LeAnn Rimes wrinkles her sugar-plumb nose and fixes me with a measured glare.
“I don’t believe pop stars should talk about politics because the things they say can have such an influence over the public," she says. "I have huge admiration for what Bono does, but it’s not my place to preach my own political viewpoint. It would be irresponsible.”
She may be only 24 but Rimes, who warbled her way to the top of the charts with the Wagner-proportioned smooch rocker ‘How Do I Live?’, has the unflinching chops of a veteran. We’re talking about Dixie Chicks, like Rimes a southern country act with crossover pretensions . Or rather, I’m talking about them. Rimes, an absolute sweetheart but steely with it, is unwilling to be drawn on her political opinions. Asked straight out if she voted for George Bush in 2004 and whether she thinks he has since been exposed as a cynical bumbler, she flutters those flawless eyelashes (a make-up guy pops in intermittently to freshen her up) and, always polite, converses in circles.
“There’s a difference between a pop star going out and campaigning for a good cause and trying to force their own political beliefs on another,” she says. “For a worthy cause, I would do most anything. I’ve no interest in preaching to my fans, though.”
Rimes grew up in rural Mississippi, a region that last year suffered the final, fading furies of Hurricane Katrina. Does she agree with those claiming the US government botched the crisis?
“Katrina was so, so terrible,” gasps Rimes, her mooncalf eyes widening. “In Mississippi, we caught the end of it, and compared to what people in New Orleans suffered, I guess we got off kind of lightly. But I went back there, to Mississippi, afterwards and there was still so much devastation. I tell you, it broke my heart.”
She hasn’t, of course, answered my question. But, giving Rimes her due, she at least goes to the effort of sounding sincere. Her music is in much the same vein – drive-time schlock delivered with (just) enough empathy to cut through the turtle-wax production job and encourage the listener to feel something. She’s quite a trouper too, a teen starlet who, by all appearances, has grown into a rounded adult – ambitious sure, but not bent, Stepford-like, on success to the detriment of all else.
There was, mind you, that lawsuit business with her father, Wilbur. In 2000, Rimes sued his management company, alleging he had siphoned off $7 million. Dad countersued, claiming owed royalties. The dispute was settled out of court.
“The biggest lesson I learnt is that family, friends and business do not mix,” says Rimes, insisting her relationship with her father is today steady and loving: “My dad and I have an incredible friendship. Business is business and I wanted that separate. Now he’s just my dad.”
We are speaking in a primped and vaulted suite in Dublin’s Four Seasons Hotel. Rimes is in Europe, promoting her new record.
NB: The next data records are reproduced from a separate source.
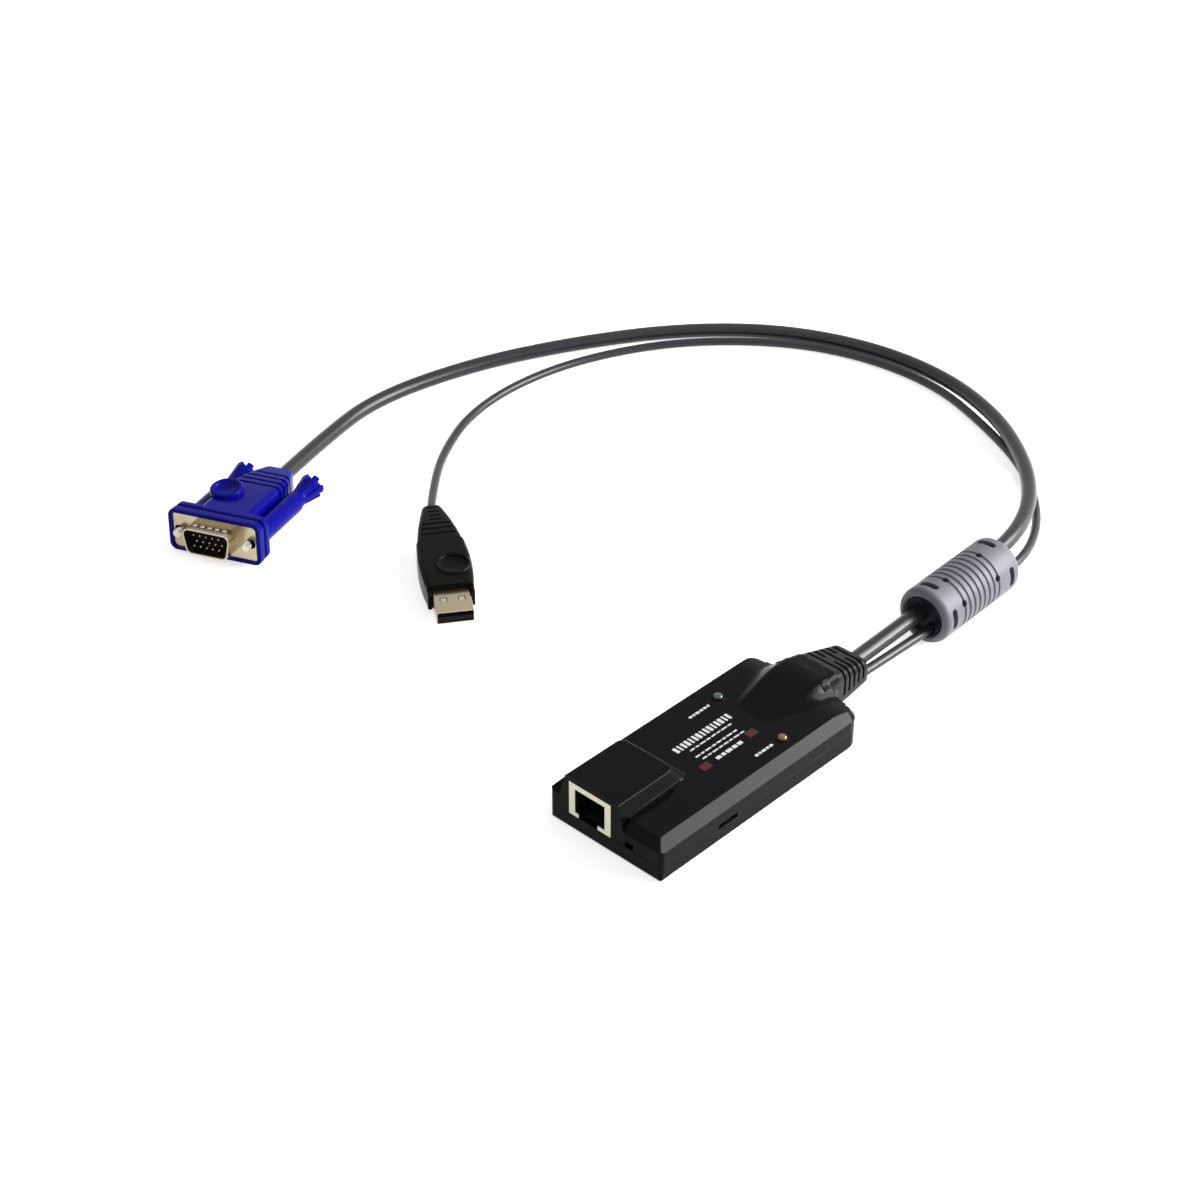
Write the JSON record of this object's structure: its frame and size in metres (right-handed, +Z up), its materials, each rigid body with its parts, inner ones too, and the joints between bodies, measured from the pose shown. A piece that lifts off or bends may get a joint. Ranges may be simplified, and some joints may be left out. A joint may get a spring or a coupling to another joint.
{
  "type": "kvm dongle",
  "caption": "Black KVM adapter with an RJ45 socket, a slotted boot and two leads through a ferrite to a blue video plug and a USB plug.",
  "frame": {"origin": "under the middle of the case on the surface that it stands on", "axes": "+Z up, +Y along the case from the RJ45 face to the cable exit, +X to the right seen from the RJ45 side"},
  "size_m": [0.2508, 0.2767, 0.019],
  "materials": {
    "case_plastic": "satin black ABS",
    "socket_shield": "tin-plated steel",
    "socket_plastic": "black nylon",
    "gold_contact": "gold-plated bronze",
    "board": "green solder mask",
    "chip": "black epoxy",
    "crystal_can": "nickel-plated can",
    "capacitor_can": "aluminium can",
    "header_plastic": "natural nylon",
    "online_lens": "pale green tinted lens",
    "power_lens": "amber tinted lens",
    "boot_pvc": "dark grey PVC",
    "cable_pvc": "dark grey PVC jacket",
    "ferrite_pvc": "dark grey PVC cover",
    "ferrite": "sintered ferrite",
    "blue_pvc": "video-plug blue PVC",
    "plug_steel": "nickel-plated steel",
    "pin_metal": "plated pins",
    "screw_steel": "nickel-plated steel",
    "usb_pvc": "black PVC"
  },
  "bodies": {
    "dongle": {"upper_case": "case_plastic", "lower_case": "case_plastic", "rj45_shield": "socket_shield", "rj45_housing": "socket_plastic", "rj45_contacts": "gold_contact", "circuit_board": "board", "main_controller": "chip", "video_driver": "chip", "usb_driver": "chip", "crystal": "crystal_can", "filter_capacitor": "capacitor_can", "video_header": "header_plastic", "usb_header": "header_plastic", "online_lamp": "online_lens", "power_lamp": "power_lens", "strain_relief_boot": "boot_pvc", "ferrite_cover": "ferrite_pvc", "ferrite_core": "ferrite", "video_cable": "cable_pvc", "usb_cable": "cable_pvc", "vga_hood": "blue_pvc", "vga_shell": "plug_steel", "vga_insulator": "socket_plastic", "vga_pins": "pin_metal", "usb_overmould": "usb_pvc", "usb_shell": "plug_steel", "usb_insulator": "socket_plastic", "usb_contacts": "gold_contact"},
    "thumbscrew_left": {"thumbscrew_head_left": "blue_pvc", "thumbscrew_shaft_left": "screw_steel"},
    "thumbscrew_right": {"thumbscrew_head_right": "blue_pvc", "thumbscrew_shaft_right": "screw_steel"}
  },
  "joints": [
    {"name": "thumbscrew_left_turn", "type": "hinge", "parent": "dongle", "child": "thumbscrew_left", "pos_m": [-0.21137, -0.01322, 0.00658], "axis": [-0.3686, 0.9263, -0.0785], "continuous": true},
    {"name": "thumbscrew_right_turn", "type": "hinge", "parent": "dongle", "child": "thumbscrew_right", "pos_m": [-0.18817, -0.00393, 0.00723], "axis": [-0.3686, 0.9263, -0.0785], "continuous": true}
  ]
}
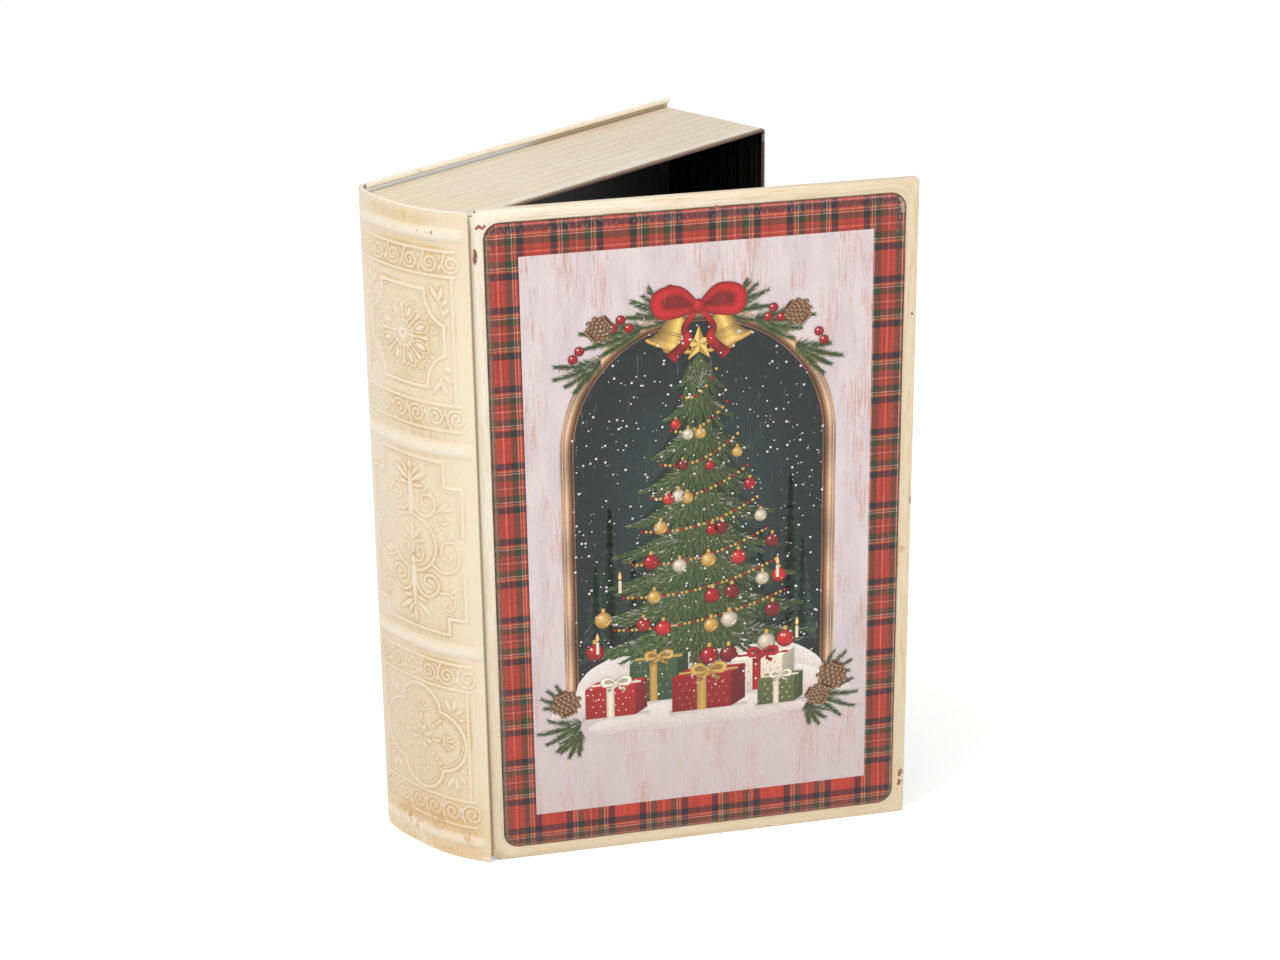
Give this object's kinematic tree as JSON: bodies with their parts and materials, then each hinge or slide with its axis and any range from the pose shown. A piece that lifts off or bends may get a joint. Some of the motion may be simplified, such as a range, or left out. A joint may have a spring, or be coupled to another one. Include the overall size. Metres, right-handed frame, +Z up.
{
  "type": "book-shaped tin box",
  "caption": "Hinged tinplate box in the shape of a book, with an embossed rounded spine, a raised front cover panel as the lid and ribbed page edges as the walls.",
  "frame": {"origin": "centre of the footprint of the whole box as it stands part open, on the floor plane under its tail edges", "axes": "+Z up from the tail to the head of the book, +Y out of the back cover, +X from the spine to the fore-edge"},
  "size_m": [0.1788, 0.1541, 0.27],
  "materials": {
    "cream_paint": "satin cream enamel on embossed tinplate",
    "page_paint": "satin pale beige enamel on ribbed tinplate",
    "lid_print": "satin printed tinplate",
    "steel_wire": "drawn wire",
    "tinplate": "bare tinplate"
  },
  "bodies": {
    "case": {"spine_and_back": "cream_paint", "page_edges": "page_paint", "hinge_strap_1": "tinplate", "hinge_strap_2": "tinplate", "hinge_strap_3": "tinplate", "hinge_strap_4": "tinplate"},
    "lid": {"lid": "lid_print", "hinge_wire": "steel_wire"}
  },
  "joints": [
    {"name": "lid_hinge", "type": "hinge", "parent": "case", "child": "lid", "pos_m": [-0.0777, 0.01999, 0.135], "axis": [0, 0, -1], "range_deg": [-34.2, 65.8]}
  ]
}
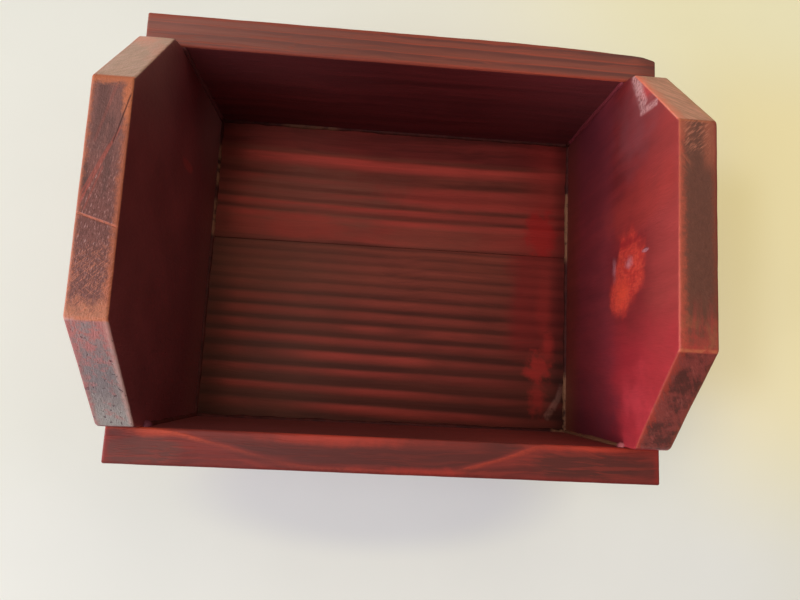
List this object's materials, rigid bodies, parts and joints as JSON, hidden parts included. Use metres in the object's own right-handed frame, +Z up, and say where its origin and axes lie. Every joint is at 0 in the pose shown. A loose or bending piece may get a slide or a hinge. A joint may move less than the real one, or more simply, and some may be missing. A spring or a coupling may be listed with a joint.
{
  "type": "open wooden box",
  "caption": "Open-topped wooden box for puzzle pieces: glued boards, taller end boards with clipped upper corners, and a floor set between the walls.",
  "frame": {"origin": "middle of the underside", "axes": "+X along the length, towards the right end board; +Y towards the back board; +Z up, out of the open top"},
  "size_m": [0.152, 0.129, 0.09],
  "materials": {
    "stained_side_boards": "satin varnish over red stain, long grain along the board",
    "stained_end_boards": "satin varnish over red stain, end grain on the top edge, arrises worn to orange",
    "stained_floor_boards": "satin varnish over red stain, raised dark growth rings",
    "dried_glue": "dried wood glue, tan and slightly glossy"
  },
  "bodies": {
    "root": {"front_board": "stained_side_boards", "back_board": "stained_side_boards", "left_end_board": "stained_end_boards", "right_end_board": "stained_end_boards", "floor_board_front": "stained_floor_boards", "floor_board_rear": "stained_floor_boards", "glue_bead_front": "dried_glue", "glue_bead_back": "dried_glue", "glue_bead_left": "dried_glue", "glue_bead_right": "dried_glue", "corner_glue_front_left": "dried_glue", "corner_glue_front_right": "dried_glue", "corner_glue_back_left": "dried_glue", "corner_glue_back_right": "dried_glue"}
  },
  "joints": []
}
In the context of her backstory – sweet country girl with the grown-up voice becomes a southern rock darling at 13 – the album is practically revolutionary. On the cover, Rimes, apparently wearing little but lace stockings and a negligee, gazes demurely at the listener; within, she dabbles in Aerosmith-tinged rock and – what was she thinking? – duets with Brian McFadden.
Who, I wonder, stands to gain most from the collaboration, a huge, blubbering ballad called ‘Everybody’s Someone’? Could the song be the making of McFadden in the US?
“Well, people already know who he is there,” claims Rimes. “At least, some of us do – there is certainly an awareness of Westlife. Working with him was fantastic because there was such instant chemistry, which is important when you're doing a love song. You’ve got to sound like you mean it.”
Dueting with McFadden was a departure for Rimes to the extent that the two were actually in the studio together. She’s collaborated with Elton John and Ronan Keating in the past – in those cases, technology conspired to keep the singers an ocean apart: “It can be kinda creepy, being in a studio on your own, with this disembodied voice. It’s not ideal. With Brian it was so much a better experience – I could actually look over and see him there.”
Rimes describes her voice, rather predictably, as a ‘gift’, something which she goes to lengths to protect. She takes yoga classes to increase lung capacity and, before a show, will spend an hour performing breathing exercises: “It’s basically an instrument and if you take it for granted, you'll damage it.”
She says she wasn’t always sure whether that voice really belonged to her: as a teenager, the songs she was given exuded a world-weariness she didn’t entirely understand. Rimes was 15 and had never had a boyfriend, when she recorded ‘How Do I Live’.
“I was a pretty good actress as a kid,” she says. “My dad would explain the songs to me. I had to put myself in the position of imagining how an adult would feel,when I sang. Now, I am an adult and I’ve experienced those things first-hand, so it feels as though a lot of what I’m doing is brand new.”
Having made the leap from country to rock, is it possible I wonder, that Rimes might follow the lead of such stars as Gwen Stefani and Nelly Furtado, hooking up with a fashionable hip-hop producer for a thug love makeover?
“Well, you can’t ever rule anything out,” she says. “But I can’t ever imagine doing a hip-hop record. Right now, that’s just not the person I am.”